Quando as árvores são cortadas, o carbono que foi por elas capturado é emitido de volta para a natureza em forma de CO2 através da decomposição dos resíduos da biomassa – folhas, flores, frutos e galhos, por exemplo – e durante a extração, produção madeireira e descarte. Por isso, para que a produção seja considerada sustentável, é necessário que a floresta cresça e capture de volta uma quantidade igual ou maior de CO2 durante seu crescimento até o próximo corte. A pesquisa de Camila, no entanto, mostra que a maior parte das formas de exploração atual não dão tempo suficiente para que a floresta faça este trabalho de recuperação.

Comparando cenários

No Novo Código Florestal (Lei 12.651, de 2012), está prevista a exploração de florestas para fins comerciais, desde que esta tenha intensidade adequada à capacidade de suporte ambiental da mata e ciclos de corte compatíveis com o tempo necessário para o restabelecimento do volume de produto extraído. Camila estudou e comparou dois tipos diferentes de manejo de extração com cortes de madeira a cada 30 anos em um cenário total de 120 anos.

O primeiro tipo de extração analisado utiliza o valor máximo permitido pelo Novo Código: 30 metros cúbicos por hectare de floresta. Já o segundo, conhecido como “exploração de impacto reduzido”, prevê a exploração de 15 metros cúbicos por hectare. “Na exploração de 30 metros cúbicos, a floresta não consegue recuperar totalmente sua biomassa. Então, depois de um certo período, não haverá sequer a possibilidade de extração, pois não existirão árvores com o diâmetro mínimo de 50 centímetros requisitado para o corte”, explica a arquiteta.

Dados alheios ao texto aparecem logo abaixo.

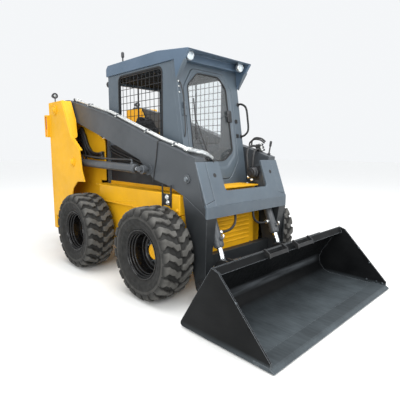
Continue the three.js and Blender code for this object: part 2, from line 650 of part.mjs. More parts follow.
function armSolid(way) {
  const [px, pz] = armPivot;
  const [cx, cz] = couplerPin;
  const outline = [
    ...armTop, [foreAxle + 346, 1215], [foreAxle + 493, 832], [foreAxle + 494, 748], [foreAxle + 450, 440],
    [cx + arm.foot, cz - arm.foot, 55], [cx - arm.foot, cz - arm.foot, 55], [foreAxle + 228, 700],
    [foreAxle + 201, 920], [foreAxle + 11, 991], [foreAxle - 223, 1040], [foreAxle - 455, 1222],
    [foreAxle - 1080, 1431], [px + 279, pz - 156], [px - 95, pz - 62, 50], [px - 95, pz + 140, 90],
  ].reverse();
  const ear = [
    [towerFace(1200) - 6, 1200], [towerFace(905) - 6, 905], [foreAxle + 300, 985],
    [foreAxle + 205, 1000, 30], [foreAxle + 180, 1070, 40], [foreAxle + 200, 1140, 40],
  ].reverse();
  const face = [
    [towerFace(1210), 1210], [towerFace(crossPlate.bend), crossPlate.bend],
    [towerFace(crossPlate.bend) - plate, crossPlate.bend], [towerFace(1210) - plate, 1210],
  ].reverse();
  const earInner = tiltY - tiltCylinder.radius - 30;
  const bores = [
    crossBar(armPivot, way * (arm.inner - 1), way * (armOuter + 1), liftCylinder.pin + 8 + pinPlay),
    crossBar(couplerPin, way * (arm.inner - 1), way * (armOuter + 1), liftCylinder.pin + pinPlay),
  ];
  return cut(join(
    sidePlate(outline, way * arm.inner, way * armOuter),
    sidePlate(face, way * (earInner - 35), way * (armOuter + 6)),
    sidePlate(ear, way * earInner, way * (earInner + plate)),
    crossBar(tiltBase, way * (earInner + overlap), way * (arm.inner + overlap), tiltCylinder.pin),
    crossBar(liftEye, way * (armOuter - overlap), way * (armOuter + 6), 55),
  ), bores);
}

function addArms() {
  for (const { side, way } of sides) add(`lift_arm_${side}`, armSolid(way), armPaint);
  const span = arm.inner - gap;
  const towerInner = tiltY - tiltCylinder.radius - 65 - gap;
  const { top, bend, bottom } = crossPlate;
  const [head, foot] = [towerFace(top), towerFace(bend)];
  add('arm_cross_plate', join(
    sidePlate([
      [head, top], [head - plate, top], [foot - plate, bend],
      [foot - plate, bottom], [foot, bottom], [foot, bend],
    ], -towerInner, towerInner),
    sidePlate(rectangle(foot - plate, foot, bottom, bend - gap), -span, span),
  ), greyPaint);
  const beam = box(crossBeam.rear, crossBeam.front, -span, span, crossBeam.bottom, crossBeam.top);
  add('arm_cross_beam', beam, armPaint);
  const stations = [armPivot[0] + 240, ...[-1400, -1023, -700, -400, -145, 55, 230].map((x) => foreAxle + x)];
  const above = (x, lift) => armTopAt(x) + lift;
  const halfClamp = armTubes.clamp / 2;
  const clamps = [-1500, -900, -440, 40].map((x) => {
    const [rear, front] = [foreAxle + x - halfClamp, foreAxle + x + halfClamp];
    return sidePlate([
      [rear, above(rear, gap)], [front, above(front, gap)],
      [front, above(front, armTubes.lift + 4)], [rear, above(rear, armTubes.lift + 4)],
    ], -arm.inner - armTubes.margin, -armOuter + armTubes.margin);
  });
  const middle = (arm.inner + armOuter) / 2;
  const runs = [-1, 1].map((way) => stations.map((x) =>
    [x, -middle + (way * armTubes.spacing) / 2, above(x, armTubes.lift)]));
  add('arm_tubes', join(runs.map((run) => tube(run, armTubes.radius, 24)), clamps), wornSteel);
  const [c0, c1] = [foreAxle + coupler.x, foreAxle + coupler.x + coupler.length];
  add('aux_coupler', sidePlate([
    [c0, armTopAt(c0) + gap], [c1, armTopAt(c1) + gap],
    [c1, armTopAt(c1) + coupler.height], [c0, armTopAt(c0) + coupler.height - 10],
  ], middle - coupler.width / 2, middle + coupler.width / 2), wornSteel);
}

// ---- hydraulic cylinders ----

// A barrel along +y from its foot pivot, open at the gland, with an eye across the foot.
function barrelSolid({ radius, rod, eye, eyeWidth, pin, gland, tail, spare }, length) {
  const bore = rod + boreClear;
  const boreEnd = length - tail - spare;
  const tubeWall = turned([
    [0, eye + 8], [radius - 6, eye + 8], [radius, eye + 22], [radius, gland],
    [bore, gland], [bore, boreEnd], [0, boreEnd],
  ], 16);
  return cut(
    join(
      tubeWall,
      bar([0, 0, -eyeWidth / 2], [0, 0, eyeWidth / 2], eye),
      bar([0, 0, 0], [0, eye + 14, 0], pin),
    ),
    bar([0, 0, -eyeWidth], [0, 0, eyeWidth], pin + pinPlay),
  );
}

// A rod along +y whose eye carries its own pin at the given length.
function rodSolid({ rod, eye, eyeWidth, pin, tail }, length, pinHalf) {
  return join(
    bar([0, length - tail, 0], [0, length - pin / 2, 0], rod, 18),
    bar([0, length, -eyeWidth / 2], [0, length, eyeWidth / 2], eye, 20),
    bar([0, length, -pinHalf], [0, length, pinHalf], pin),
  );
}

function addCylinders(name, size, foot, eye, y, pinHalf) {
  const run = vector2(eye).sub(vector2(foot));
  for (const { side, way } of sides) {
    const cylinder = new THREE.Group();
    cylinder.position.set(foot[0], way * y, foot[1]);
    const across = new THREE.Vector3(0, way, 0);
    const along = new THREE.Vector3(run.x, 0, run.y).normalize();
    cylinder.quaternion.setFromRotationMatrix(new THREE.Matrix4().makeBasis(
      along.clone().cross(across), along, across));
    add(`${name}_barrel_${side}`, barrelSolid(size, run.length()), armPaint, cylinder);
    add(`${name}_rod_${side}`, rodSolid(size, run.length(), pinHalf), chrome, cylinder);
    machine.add(cylinder);
  }
}

// ---- bucket ----

const heel = [couplerPin[0] + 148, bucket.ground];
const backRun = new THREE.Vector2(338, 525).normalize(); // the straight back leans forward
const backAt = (s, behind = 0) => [
  heel[0] + backRun.x * s - backRun.y * behind,
  heel[1] + backRun.y * s + backRun.x * behind,
];
const floorFront = heel[0] + 747;

// Ears on both sides of each arm foot and each tilt rod, on a plate that backs the bucket.
function couplerSolid() {
  const [px, pz] = couplerPin;
  const [ex, ez] = tiltEye;
  const ear = [
    backAt(80, 20), backAt(440, 20), [ex + 12, ez + 52, 40], [ex - 42, ez + 26, 30],
    [px - 54, pz + 14, 40], [px - 36, pz - 58, 40],
  ];
  const outerEar = [
    backAt(80, 20), backAt(300, 20), [px + 20, pz + 58, 40], [px - 54, pz + 20, 40], [px - 36, pz - 58, 40],
  ];
  const spread = tiltCylinder.eyeWidth / 2 + clear;
  const outside = armOuter + clear;
  const pieces = [
    sidePlate([backAt(80, gap), backAt(600, gap), backAt(600, 24), backAt(80, 24)],
      -outside - cheekPlates, outside + cheekPlates),
  ];
  for (const { way } of sides) {
    pieces.push(
      sidePlate(ear, way * (arm.inner - clear - cheekPlates), way * (arm.inner - clear)),
      sidePlate(ear, way * (tiltY - spread - cheekPlates), way * (tiltY - spread)),
      sidePlate(outerEar, way * outside, way * (outside + cheekPlates)),
      crossBar(couplerPin, way * (arm.inner - clear - overlap), way * (outside + cheekPlates + 10),
        liftCylinder.pin),
    );
  }
  return join(pieces);
}

function bucketShell() {
  const { half, wall, cheek, heelRadius, ground, back } = bucket;
  const lipFoot = backAt(back);
  const slopeWall = wall / Math.sin(backRun.angle());
  const section = [
    [floorFront, ground], [heel[0], ground, heelRadius], lipFoot,
    [lipFoot[0] + 8, lipFoot[1] - 3], [lipFoot[0] + 34, lipFoot[1] - 56], [lipFoot[0] + 22, lipFoot[1] - 62],
    [lipFoot[0] + 2, lipFoot[1] - 22],
    [heel[0] + slopeWall + wall / Math.tan(backRun.angle()), ground + wall, heelRadius - wall],
    [floorFront, ground + wall],
  ].reverse();
  const edgeTop = ground + wall + gap + wall;
  const edgeBack = floorFront - edge.overlap - gap;
  const cheekOutline = [
    [heel[0] + 4, ground + 2, 25], lipFoot, [lipFoot[0] + 62, lipFoot[1] - 19], [heel[0] + 831, 65],
    [heel[0] + 831, edgeTop], [edgeBack, edgeTop], [edgeBack, ground + 2],
  ].reverse();
  return join(
    sidePlate(section, -half, half),
    sides.map(({ way }) => sidePlate(cheekOutline, way * (half - cheek), way * half)),
  );
}

function cuttingEdge() {
  const under = bucket.ground + bucket.wall + gap;
  const top = under + bucket.wall - gap;
  const start = floorFront + gap;
  return sidePlate([
    [floorFront - edge.overlap, under], [start, under], [start, edge.lift],
    [start + edge.reach, edge.lift], [start + edge.reach, edge.lift + 4],
    [start + edge.reach - edge.bevel, top], [floorFront - edge.overlap, top],
  ], -bucket.half, bucket.half);
}

// ---- the whole machine ----

addWheels();
add('main_frame', mainFrame(), yellowPaint);
for (const { side, way } of sides) {
  addFender(side, way);
  add(`upright_${side}`, uprightSolid(way), yellowPaint);
}
add('frame_hose', frameHose(-1), hoseRubber);
addRear();
addCab();
addArms();
addCylinders('lift', liftCylinder, liftBase, liftEye, liftY, liftY - armOuter - clear);
addCylinders('tilt', tiltCylinder, tiltBase, tiltEye, tiltY, tiltCylinder.eyeWidth / 2 + clear - 2);
add('bucket_coupler', couplerSolid(), blackPaint);
add('bucket_shell', bucketShell(), blackPaint);
add('cutting_edge', cuttingEdge(), wornSteel);

const rearmost = upright.rear - tailLight.depth;
const foremost = floorFront + gap + edge.reach;
machine.position.x = -(rearmost + foremost) / 2;

const skidSteerLoader = new THREE.Group();
skidSteerLoader.add(machine);

export default skidSteerLoader;
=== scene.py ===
import json
import math
import bmesh
import bpy
import numpy as np
from mathutils import Matrix, Vector
from mathutils.bvhtree import BVHTree


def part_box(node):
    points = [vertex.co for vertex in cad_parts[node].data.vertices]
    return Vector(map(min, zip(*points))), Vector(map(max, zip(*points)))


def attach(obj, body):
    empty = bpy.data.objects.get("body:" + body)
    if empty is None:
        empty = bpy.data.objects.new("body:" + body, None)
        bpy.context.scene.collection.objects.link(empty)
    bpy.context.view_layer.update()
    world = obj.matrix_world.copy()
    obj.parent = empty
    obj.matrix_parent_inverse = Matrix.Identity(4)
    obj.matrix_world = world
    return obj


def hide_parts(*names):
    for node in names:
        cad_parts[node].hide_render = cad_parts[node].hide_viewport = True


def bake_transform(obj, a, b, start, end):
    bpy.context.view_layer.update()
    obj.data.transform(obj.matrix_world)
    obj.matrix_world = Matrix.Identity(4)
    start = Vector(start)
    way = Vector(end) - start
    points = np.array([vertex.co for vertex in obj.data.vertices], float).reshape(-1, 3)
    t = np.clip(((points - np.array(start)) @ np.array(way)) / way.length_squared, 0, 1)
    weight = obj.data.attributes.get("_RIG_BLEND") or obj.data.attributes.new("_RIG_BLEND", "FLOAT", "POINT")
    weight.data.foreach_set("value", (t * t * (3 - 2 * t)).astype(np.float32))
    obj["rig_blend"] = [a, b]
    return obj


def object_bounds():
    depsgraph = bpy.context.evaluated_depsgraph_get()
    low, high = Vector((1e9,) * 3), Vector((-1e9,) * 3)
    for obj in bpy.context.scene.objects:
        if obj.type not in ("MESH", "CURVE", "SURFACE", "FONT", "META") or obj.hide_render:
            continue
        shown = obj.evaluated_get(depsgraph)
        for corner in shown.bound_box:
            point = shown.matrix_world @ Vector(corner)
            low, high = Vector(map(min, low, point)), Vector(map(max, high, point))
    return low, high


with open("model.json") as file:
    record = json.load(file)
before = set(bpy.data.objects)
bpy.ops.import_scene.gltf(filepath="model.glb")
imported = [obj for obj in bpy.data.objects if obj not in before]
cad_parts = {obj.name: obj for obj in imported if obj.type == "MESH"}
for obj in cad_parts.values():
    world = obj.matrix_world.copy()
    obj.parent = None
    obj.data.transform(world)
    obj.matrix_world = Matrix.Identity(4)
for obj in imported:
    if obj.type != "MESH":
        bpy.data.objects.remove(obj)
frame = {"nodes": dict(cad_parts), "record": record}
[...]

Além disso, neste cenário, a impossibilidade de recuperação da biomassa ocasiona emissões de dióxido de carbono maiores do que a captura e gera um desequilíbrio nos valores da pegada que pode chegar até as 7,5 toneladas de CO2 emitidas a cada tonelada de produto. Já com a exploração de impacto reduzido, as árvores plantadas após o corte têm tempo suficiente para crescer e podem fazer com que os valores da pegada sejam até mesmo negativos – em caso de absorção de carbono maior que a emissão, os produtos feitos com essa madeira são considerados “estoque de carbono”.

Continuidade da pesquisa

A pesquisa de Camila, orientada pelo professor Vanderley M. John e coorientada pelo também professor Sérgio Almeida Pacca, mostra que, mesmo com valores de emissões elevadas, a exploração de manejo prevista no Novo Código ainda é mais sustentável do que as explorações convencional ou ilegal. Estas podem chegar a valores de emissão de 7,5 a 28,4 toneladas de dióxido de carbono por tonelada de produto, de acordo com dados da pesquisa de mestrado de Erica Campos, também da Escola Politécnica.

A partir das análises feitas, é possível concluir ainda que a maior parte das emissões provém dos resíduos gerados durante o corte na floresta e a produção madeireira na serraria. Os números variam de três toneladas de resíduo para cada tonelada de tora (cenário de exploração) e de 5,5 a 6,6 toneladas de resíduo para cada tonelada de madeira serrada (cenário de exploração e produção). “Uma maneira de diminuir o volume de resíduos e a emissão de CO2 e aumentar a geração de receita seria utilizar essas sobras para produzir carvão vegetal, por exemplo”, sugere Camila.

Após compreender os impactos da exploração na floresta e na atmosfera, a arquiteta, que é filha de um engenheiro florestal e cresceu na floresta amazônica, pretende voltar sua pesquisa para a fase de uso no ciclo de vida da madeira e já está em contato com especialistas da Suécia e Holanda que analisam especificamente essas etapas. “Quero chegar a pós-produção e descobrir quanto tempo essa madeira extraída dura na sociedade. Já não analiso mais a floresta e a serraria, e sim as relações de consumo e durabilidade de produtos”.